Kedua, secara bertahap mengurangi penjualan sapi bibit (indukan). Tahun lalu, mereka menjual 12.000 ekor sapi bibit ke berbagai provinsi di Indonesia. Tahun ini menjadi 8.000 ekor dan tahun depan ditekan menjadi 6.000 ekor. “Kita buat regulasi yang lebih ketat. Kalau sapi bibit terlalu banyak keluar, mengurangi populasi kita,” tukasnya.
Ketiga, mengundang investor besar untuk beternak sapi potong. Apalagi daya dukung wilayah ini cukup bagus, seperti ketersediaan lahan dan hijauan makanan ternak. Kendati demikian, mantan anggota DPR-RI, periode 2004-2009, dari Partai Bulan Bintang itu, tetap memperhatikan peternak rakyat yang selama ini telah menggelontorkan uangnya sampai Rp3 triliun untuk beternak sapi potong.
“Kita senang kalau ada investasi dari pengusaha nasional. Dengan investasi itu, ada teknologi yang masuk, juga sambil mengajak masyarakat. Kita tidak ingin ada industri besar di tempat kita, tapi masyarakat kita terpinggirkan,” tegasnya pula.
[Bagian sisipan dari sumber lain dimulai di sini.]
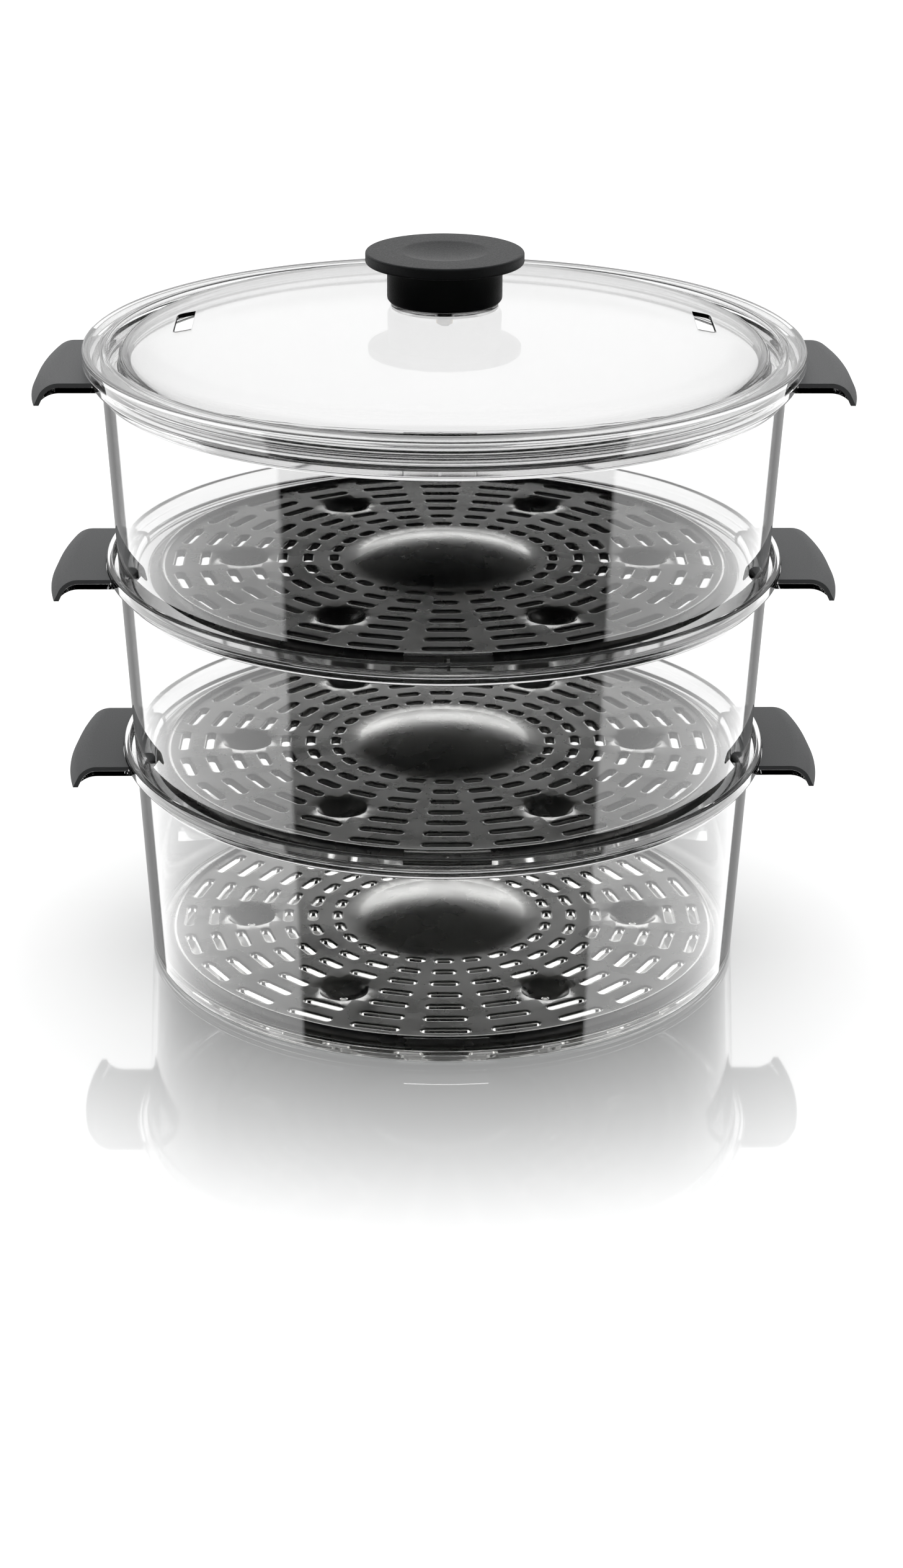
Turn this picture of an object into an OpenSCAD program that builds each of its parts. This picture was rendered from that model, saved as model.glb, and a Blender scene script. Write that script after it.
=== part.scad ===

Tapi, ada satu hal yang mengganjal di hati Zainul. Sekarang ini ada sekitar 170 ribu ha lahan terlantar, yang Hak Guna Usahanya dipegang beberapa pengusaha nasional. “Hampir sebagian besar tidak termanfaatkan. Bahkan ada yang sudah puluhan tahun. Itu ‘kan dosa. Kalau nggak mau dipakai, dibalikin aja ke pemerintah,” cetusnya.
Agaknya, Pak Gubenur perlu kerja keras merealisasikan misi Bumi Sejuta Sapi di provinsi dengan luas daratan 1,97 juta ha ini. “Perlu regulasi dari Pusat, untuk mengatur pemanfaatan lahan-lahan itu. Kita lagi menunggu payung hukum yang jelas,” harapnya.